Problem details
Everything from the first line down to the line containing "tile, lying flat." should be reproduced exactly; please include nothing else.

#### Dataset content

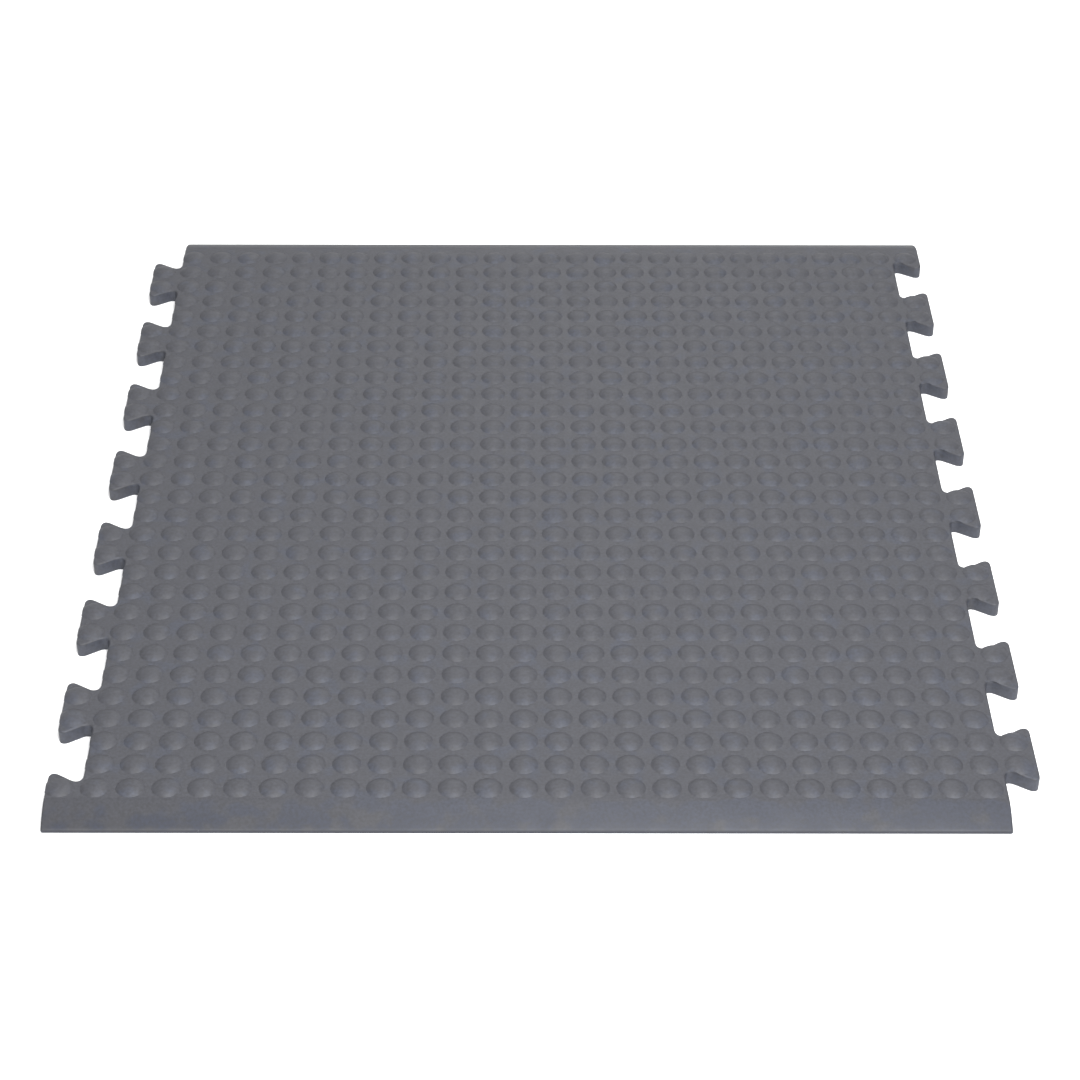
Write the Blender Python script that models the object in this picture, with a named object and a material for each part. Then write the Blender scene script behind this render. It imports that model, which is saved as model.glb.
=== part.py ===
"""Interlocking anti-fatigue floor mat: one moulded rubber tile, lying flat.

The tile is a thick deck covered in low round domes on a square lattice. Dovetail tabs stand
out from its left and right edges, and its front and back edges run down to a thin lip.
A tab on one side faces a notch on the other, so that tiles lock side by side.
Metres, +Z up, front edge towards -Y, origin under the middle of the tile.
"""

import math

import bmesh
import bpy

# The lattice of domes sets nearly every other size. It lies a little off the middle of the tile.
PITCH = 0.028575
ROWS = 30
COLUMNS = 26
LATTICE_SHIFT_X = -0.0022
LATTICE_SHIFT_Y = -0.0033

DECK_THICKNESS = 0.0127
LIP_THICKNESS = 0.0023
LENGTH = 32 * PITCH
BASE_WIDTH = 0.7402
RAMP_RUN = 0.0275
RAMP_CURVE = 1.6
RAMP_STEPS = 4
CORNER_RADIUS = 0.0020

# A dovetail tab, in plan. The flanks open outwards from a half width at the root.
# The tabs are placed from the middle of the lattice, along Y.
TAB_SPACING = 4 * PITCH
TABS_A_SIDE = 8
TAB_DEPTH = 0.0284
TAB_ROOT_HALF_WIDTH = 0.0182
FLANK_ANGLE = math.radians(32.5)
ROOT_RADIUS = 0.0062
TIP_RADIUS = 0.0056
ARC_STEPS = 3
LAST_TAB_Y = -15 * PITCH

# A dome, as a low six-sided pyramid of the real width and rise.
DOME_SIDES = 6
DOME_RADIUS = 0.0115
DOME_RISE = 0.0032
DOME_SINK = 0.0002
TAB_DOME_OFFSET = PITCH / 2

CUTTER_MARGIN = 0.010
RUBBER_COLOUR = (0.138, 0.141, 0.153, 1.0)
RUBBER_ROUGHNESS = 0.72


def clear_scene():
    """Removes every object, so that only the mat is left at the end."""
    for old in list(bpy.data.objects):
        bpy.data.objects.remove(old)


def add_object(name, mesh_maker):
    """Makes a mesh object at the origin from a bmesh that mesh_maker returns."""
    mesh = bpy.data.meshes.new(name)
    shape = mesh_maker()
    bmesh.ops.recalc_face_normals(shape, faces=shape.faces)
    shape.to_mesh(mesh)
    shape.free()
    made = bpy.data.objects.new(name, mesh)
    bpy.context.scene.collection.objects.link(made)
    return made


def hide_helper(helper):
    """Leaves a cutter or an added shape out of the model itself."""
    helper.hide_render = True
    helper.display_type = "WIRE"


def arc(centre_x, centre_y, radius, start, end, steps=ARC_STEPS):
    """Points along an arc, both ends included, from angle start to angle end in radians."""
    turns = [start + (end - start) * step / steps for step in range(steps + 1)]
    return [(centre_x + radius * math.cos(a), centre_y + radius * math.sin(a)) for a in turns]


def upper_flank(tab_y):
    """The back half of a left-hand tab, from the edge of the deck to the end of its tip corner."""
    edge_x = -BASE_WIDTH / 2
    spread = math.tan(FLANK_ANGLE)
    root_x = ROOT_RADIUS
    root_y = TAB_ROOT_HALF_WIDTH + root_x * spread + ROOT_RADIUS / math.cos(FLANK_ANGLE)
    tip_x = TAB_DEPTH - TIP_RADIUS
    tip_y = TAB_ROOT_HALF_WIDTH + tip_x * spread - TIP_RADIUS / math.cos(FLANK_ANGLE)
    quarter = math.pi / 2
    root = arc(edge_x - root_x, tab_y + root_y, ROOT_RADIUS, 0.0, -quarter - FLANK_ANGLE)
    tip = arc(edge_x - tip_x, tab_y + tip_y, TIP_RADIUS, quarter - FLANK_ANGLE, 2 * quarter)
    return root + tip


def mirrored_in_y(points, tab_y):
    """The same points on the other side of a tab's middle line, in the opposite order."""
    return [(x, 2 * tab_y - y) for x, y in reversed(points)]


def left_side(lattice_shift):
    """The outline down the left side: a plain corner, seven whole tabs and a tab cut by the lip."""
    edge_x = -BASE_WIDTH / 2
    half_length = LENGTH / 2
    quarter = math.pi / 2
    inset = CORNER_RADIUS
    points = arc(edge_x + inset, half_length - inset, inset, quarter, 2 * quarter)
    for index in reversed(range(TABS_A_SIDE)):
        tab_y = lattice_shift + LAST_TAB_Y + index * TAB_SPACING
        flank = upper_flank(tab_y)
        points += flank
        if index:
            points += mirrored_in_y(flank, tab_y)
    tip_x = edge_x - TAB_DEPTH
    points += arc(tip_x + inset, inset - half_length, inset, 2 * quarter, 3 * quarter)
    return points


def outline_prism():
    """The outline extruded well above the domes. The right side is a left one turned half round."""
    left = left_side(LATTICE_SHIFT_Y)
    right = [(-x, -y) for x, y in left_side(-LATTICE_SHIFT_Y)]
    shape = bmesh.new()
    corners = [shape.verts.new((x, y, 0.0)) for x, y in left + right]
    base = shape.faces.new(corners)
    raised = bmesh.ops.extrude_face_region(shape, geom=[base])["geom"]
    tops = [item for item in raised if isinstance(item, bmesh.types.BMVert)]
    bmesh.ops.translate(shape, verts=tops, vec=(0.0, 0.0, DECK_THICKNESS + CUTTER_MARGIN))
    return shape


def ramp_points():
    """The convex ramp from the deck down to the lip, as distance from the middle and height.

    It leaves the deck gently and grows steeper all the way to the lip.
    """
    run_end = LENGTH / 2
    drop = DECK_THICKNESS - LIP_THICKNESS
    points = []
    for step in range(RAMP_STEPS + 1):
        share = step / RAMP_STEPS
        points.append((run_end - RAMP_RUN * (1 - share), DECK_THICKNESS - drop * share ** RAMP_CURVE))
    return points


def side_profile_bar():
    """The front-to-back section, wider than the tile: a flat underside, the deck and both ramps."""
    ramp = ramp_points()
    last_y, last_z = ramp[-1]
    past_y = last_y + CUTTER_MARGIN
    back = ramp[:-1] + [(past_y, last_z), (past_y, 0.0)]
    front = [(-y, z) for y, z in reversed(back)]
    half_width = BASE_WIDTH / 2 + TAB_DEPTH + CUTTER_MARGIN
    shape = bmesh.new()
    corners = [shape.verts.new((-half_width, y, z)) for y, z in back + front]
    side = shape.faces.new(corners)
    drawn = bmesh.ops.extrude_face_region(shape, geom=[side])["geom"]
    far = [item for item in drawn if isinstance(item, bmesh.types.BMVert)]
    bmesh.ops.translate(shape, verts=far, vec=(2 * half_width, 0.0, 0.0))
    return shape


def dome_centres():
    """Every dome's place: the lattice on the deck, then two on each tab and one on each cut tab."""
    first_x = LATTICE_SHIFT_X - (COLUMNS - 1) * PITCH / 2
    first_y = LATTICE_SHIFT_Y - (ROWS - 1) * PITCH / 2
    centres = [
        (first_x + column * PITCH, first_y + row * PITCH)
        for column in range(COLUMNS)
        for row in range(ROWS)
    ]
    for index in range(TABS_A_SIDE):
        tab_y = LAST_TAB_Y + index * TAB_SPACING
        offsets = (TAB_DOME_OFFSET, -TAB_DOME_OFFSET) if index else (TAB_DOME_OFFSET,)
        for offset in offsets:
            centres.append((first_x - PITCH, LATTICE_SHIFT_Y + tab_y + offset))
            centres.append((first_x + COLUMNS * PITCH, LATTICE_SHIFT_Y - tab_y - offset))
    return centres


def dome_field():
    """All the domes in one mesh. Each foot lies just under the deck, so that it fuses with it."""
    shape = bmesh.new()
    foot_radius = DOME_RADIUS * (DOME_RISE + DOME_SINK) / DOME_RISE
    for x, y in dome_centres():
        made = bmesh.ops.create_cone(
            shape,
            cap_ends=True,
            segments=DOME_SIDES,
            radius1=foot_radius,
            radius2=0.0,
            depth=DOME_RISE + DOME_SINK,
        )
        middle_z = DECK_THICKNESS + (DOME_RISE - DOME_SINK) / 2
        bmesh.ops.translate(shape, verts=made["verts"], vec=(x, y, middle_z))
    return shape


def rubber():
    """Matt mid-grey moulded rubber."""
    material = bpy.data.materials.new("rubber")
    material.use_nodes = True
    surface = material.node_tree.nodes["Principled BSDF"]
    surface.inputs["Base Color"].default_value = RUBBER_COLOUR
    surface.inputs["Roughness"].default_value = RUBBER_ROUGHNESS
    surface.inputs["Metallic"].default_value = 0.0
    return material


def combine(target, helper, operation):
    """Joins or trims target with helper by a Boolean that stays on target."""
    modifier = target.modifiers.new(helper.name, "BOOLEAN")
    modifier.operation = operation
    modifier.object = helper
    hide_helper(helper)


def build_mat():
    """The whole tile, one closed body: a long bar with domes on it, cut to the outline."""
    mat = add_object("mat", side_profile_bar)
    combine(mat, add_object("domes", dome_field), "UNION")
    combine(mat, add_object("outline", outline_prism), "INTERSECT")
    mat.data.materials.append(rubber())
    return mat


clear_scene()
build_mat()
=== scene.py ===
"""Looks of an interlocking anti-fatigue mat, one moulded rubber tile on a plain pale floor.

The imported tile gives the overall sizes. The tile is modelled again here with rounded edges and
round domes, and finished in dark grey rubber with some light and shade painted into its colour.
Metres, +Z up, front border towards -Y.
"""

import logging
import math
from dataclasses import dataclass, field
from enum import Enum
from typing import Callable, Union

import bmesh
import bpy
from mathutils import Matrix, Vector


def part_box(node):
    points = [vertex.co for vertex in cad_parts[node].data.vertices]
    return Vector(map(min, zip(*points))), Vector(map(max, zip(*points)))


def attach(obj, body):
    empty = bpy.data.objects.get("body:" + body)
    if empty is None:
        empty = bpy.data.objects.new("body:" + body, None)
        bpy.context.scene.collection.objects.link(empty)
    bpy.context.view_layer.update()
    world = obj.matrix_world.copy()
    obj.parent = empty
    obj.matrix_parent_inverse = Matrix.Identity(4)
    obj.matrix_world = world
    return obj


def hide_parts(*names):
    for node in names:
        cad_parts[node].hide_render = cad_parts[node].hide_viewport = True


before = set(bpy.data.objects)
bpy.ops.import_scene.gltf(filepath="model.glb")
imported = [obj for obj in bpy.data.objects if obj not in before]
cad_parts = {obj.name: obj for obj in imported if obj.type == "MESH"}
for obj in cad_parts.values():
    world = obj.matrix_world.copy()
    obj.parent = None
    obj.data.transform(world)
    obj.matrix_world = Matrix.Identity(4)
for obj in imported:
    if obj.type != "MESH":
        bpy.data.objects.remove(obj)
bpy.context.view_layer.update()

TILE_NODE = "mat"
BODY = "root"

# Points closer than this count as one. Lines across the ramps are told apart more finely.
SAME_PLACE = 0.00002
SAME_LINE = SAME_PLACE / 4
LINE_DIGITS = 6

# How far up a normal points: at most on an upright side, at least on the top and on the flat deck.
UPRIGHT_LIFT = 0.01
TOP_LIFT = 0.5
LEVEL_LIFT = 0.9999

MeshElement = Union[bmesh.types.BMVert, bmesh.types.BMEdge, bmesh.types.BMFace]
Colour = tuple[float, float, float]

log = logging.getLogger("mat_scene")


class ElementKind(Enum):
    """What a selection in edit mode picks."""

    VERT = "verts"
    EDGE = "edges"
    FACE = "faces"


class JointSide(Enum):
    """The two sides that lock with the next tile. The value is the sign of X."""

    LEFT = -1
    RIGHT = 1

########

Reply
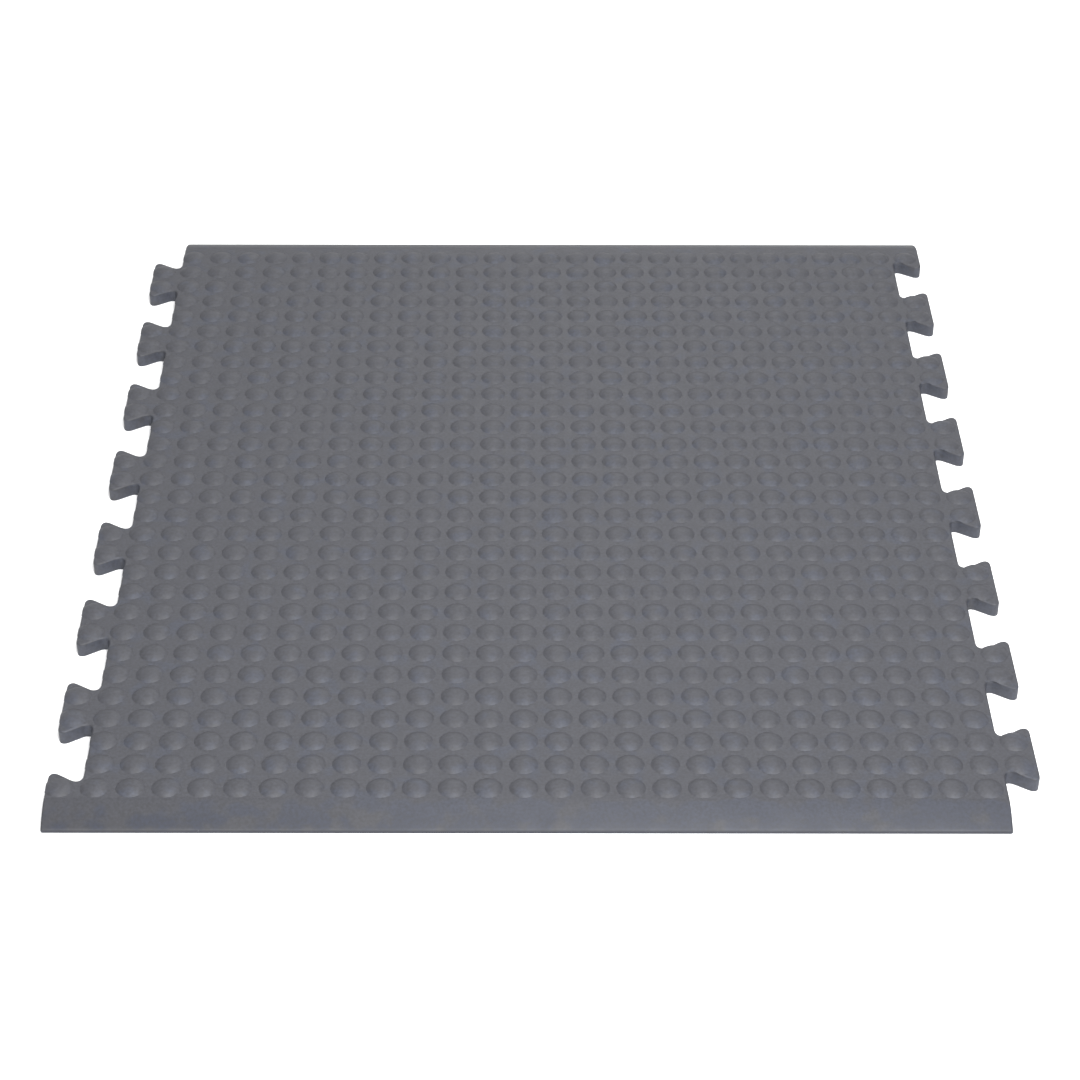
Write the Blender Python script that models the object in this picture, with a named object and a material for each part. Then write the Blender scene script behind this render. It imports that model, which is saved as model.glb.
=== part.py ===
"""Interlocking anti-fatigue floor mat: one moulded rubber tile, lying flat.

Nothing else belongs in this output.